## Short exercise
Below are records; quote them exactly from the first line through the line that contains "of the ideal".

- - -

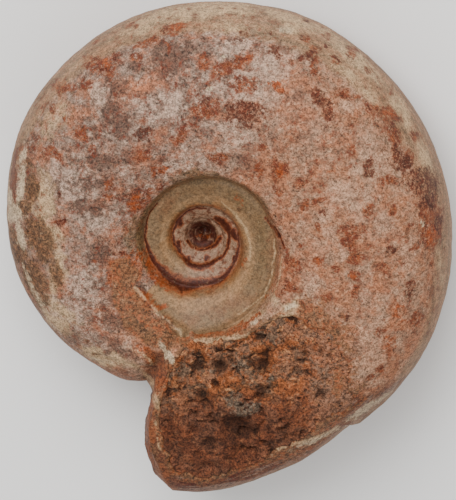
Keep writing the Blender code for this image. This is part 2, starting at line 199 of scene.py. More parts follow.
@dataclass(frozen=True)
class Coil:
    """Sizes of the ideal shell, in millimetres and degrees, and the surface that they give."""

    mouth_bearing: float = 256.0
    mouth_sweep: float = 8.0
    sweep_radii: Place = (37.0, 56.0)
    sweep_fade: float = 36.0
    mouth_setback: float = 4.0
    setback_rise: float = 0.08
    mouth_curve: float = 3.5
    foot_bearing: float = 610.0
    seam_size: float = 18.7
    seam_start: float = 270.0
    seam_growth: float = 1.88
    seam_swell: float = 0.15
    swell_bearing: float = 420.0
    swell_spread: float = 42.0
    apex_height: float = 2.4
    cone_rise: float = 1.41
    cone_power: float = 0.8
    wall_height: float = 0.18
    wall_width: float = 0.16
    seam_groove: float = 0.035
    groove_width: float = 0.05
    inner_turns: int = 4
    edge_bearings: tuple[float, ...] = (256.0, 270.0, 285.0, 300.0, 330.0, 360.0, 400.0, 450.0, 480.0,
                                        500.0, 520.0, 540.0, 570.0, 590.0, 604.0, 612.0)
    edge_radii: tuple[float, ...] = (58.0, 57.8, 55.2, 53.5, 52.8, 51.8, 50.4, 48.1, 46.6,
                                     44.6, 43.2, 42.3, 39.8, 38.0, 37.0, 34.4)
    mouth_half_thickness: float = 23.2
    mouth_crest_radius: float = 35.0
    cover: float = 0.72
    flank_power: float = 2.25
    turn_over: float = 0.5
    crest_ease: float = 1.5
    handover: float = 64.0
    sight: tuple[float, float, float] = (0.110, 0.330, 0.938)
    lean_axis: tuple[float, float, float] = (-0.955, -0.297, 0.0)
    lean: float = 3.32
    worn_flat: float = 0.35

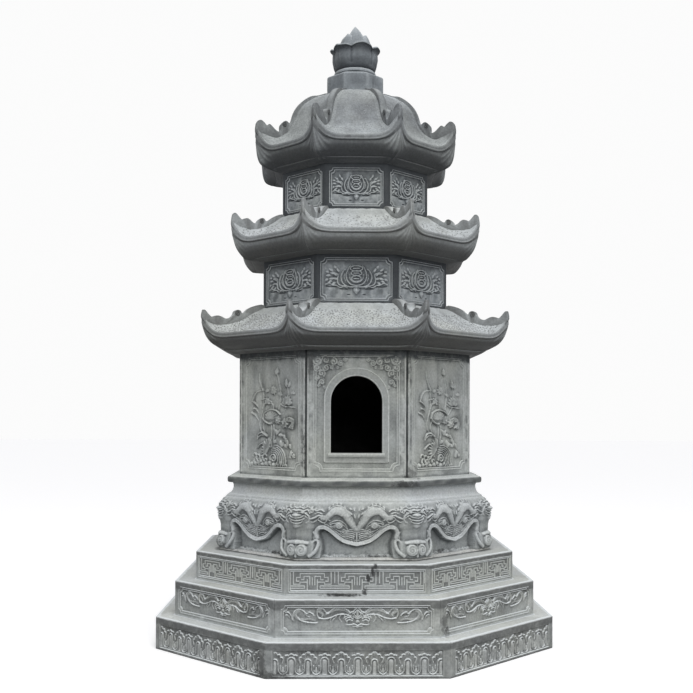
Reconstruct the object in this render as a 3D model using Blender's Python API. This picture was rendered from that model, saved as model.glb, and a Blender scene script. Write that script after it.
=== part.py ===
"""Carved stone stupa: three steps, a carved waist, a hollow body with an arched niche, three roofs, two drums
and a lotus finial. Metres, +Z up, the front face looks towards -Y and the bottom rests on z = 0."""

import math

import bmesh
import bpy

for old in list(bpy.data.objects):
    bpy.data.objects.remove(old, do_unlink=True)

# Shared values
SIDES = 8
HALF = math.pi / SIDES
COS = math.cos(HALF)
TAN = math.tan(HALF)
GAP = 0.0003

# The three steps: face apothem, bottom, top
STEPS = {
    "lower": dict(face=1.300, z0=0.0, z1=0.2107, colour=(0.42, 0.43, 0.42)),
    "middle": dict(face=1.183, z0=0.211, z1=0.4367, colour=(0.44, 0.45, 0.45)),
    "upper": dict(face=1.053, z0=0.437, z1=0.6247, colour=(0.44, 0.46, 0.46)),
}
STEP_INNER = 0.620
STEP_RECESS = 0.010

# Mortar bed and carved waist
BED_FACE = 0.905
BED_Z0, BED_Z1 = 0.625, 0.6417
WAIST = [  # corner radius, height
    (0.990, 0.6420), (0.996, 0.655), (0.990, 0.690), (0.968, 0.740), (0.974, 0.800), (0.992, 0.860),
    (0.996, 0.900), (0.984, 0.940), (0.958, 0.972), (0.945, 0.980), (0.934, 0.981), (0.930, 0.997),
    (0.912, 0.999), (0.894, 1.020), (0.886, 1.045), (0.888, 1.0727),
]
APRON_BACK = 0.860
APRON = [(0.262, 0.60), (0.256, 0.680), (0.234, 0.718), (0.222, 0.744), (0.234, 0.768), (0.251, 0.790),
         (0.250, 0.812), (0.234, 0.826), (0.210, 0.824), (0.182, 0.802), (0.150, 0.772), (0.110, 0.742),
         (0.060, 0.722)]
APRON_LOW = 0.716

# Moulded slab between waist and body
SLAB = [(0.905, 1.073), (0.920, 1.076), (0.927, 1.086), (0.927, 1.106), (0.920, 1.116), (0.902, 1.1197),
        (0.890, 1.1297)]

# Body walls
BODY_FACE, BODY_INNER = 0.776, 0.686
BODY_Z0, BODY_Z1 = 1.130, 1.936
PANEL_HALF, PANEL_Z0, PANEL_Z1, PANEL_NOTCH, PANEL_DEEP = 0.261, 1.181, 1.894, 0.022, 0.008
ARCH_HALF, ARCH_Z0, ARCH_SPRING = 0.1625, 1.283, 1.6105
FRAME_HALF, FRAME_Z0, FRAME_SPRING, FRAME_OUT = 0.2015, 1.227, 1.6185, 0.010
SILL_HALF, SILL_Z0, SILL_OUT = 0.182, 1.260, 0.024

# Drums: face apothem, bottom, top, panel half width, panel bottom, panel top, panel corner notch
DRUM_2 = dict(face=0.624, z0=2.251, z1=2.5647, half=0.222, p0=2.276, p1=2.534, notch=0.020)
DRUM_3 = dict(face=0.497, z0=2.8853, z1=3.184, half=0.168, p0=2.914, p1=3.147, notch=0.018)
DRUM_RECESS = 0.008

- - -

## Solution for this exercise
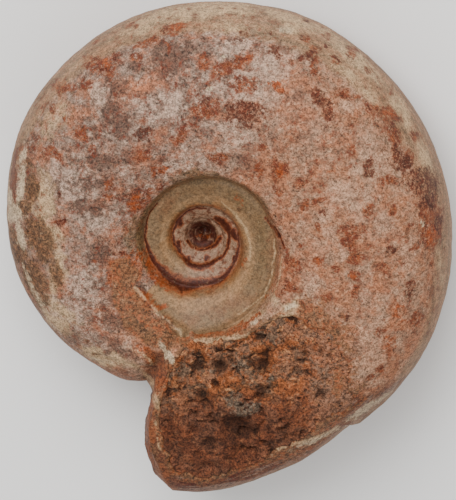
Keep writing the Blender code for this image. This is part 2, starting at line 199 of scene.py. More parts follow.
@dataclass(frozen=True)
class Coil:
    """Sizes of the ideal shell, in millimetres and degrees, and the surface that they give."""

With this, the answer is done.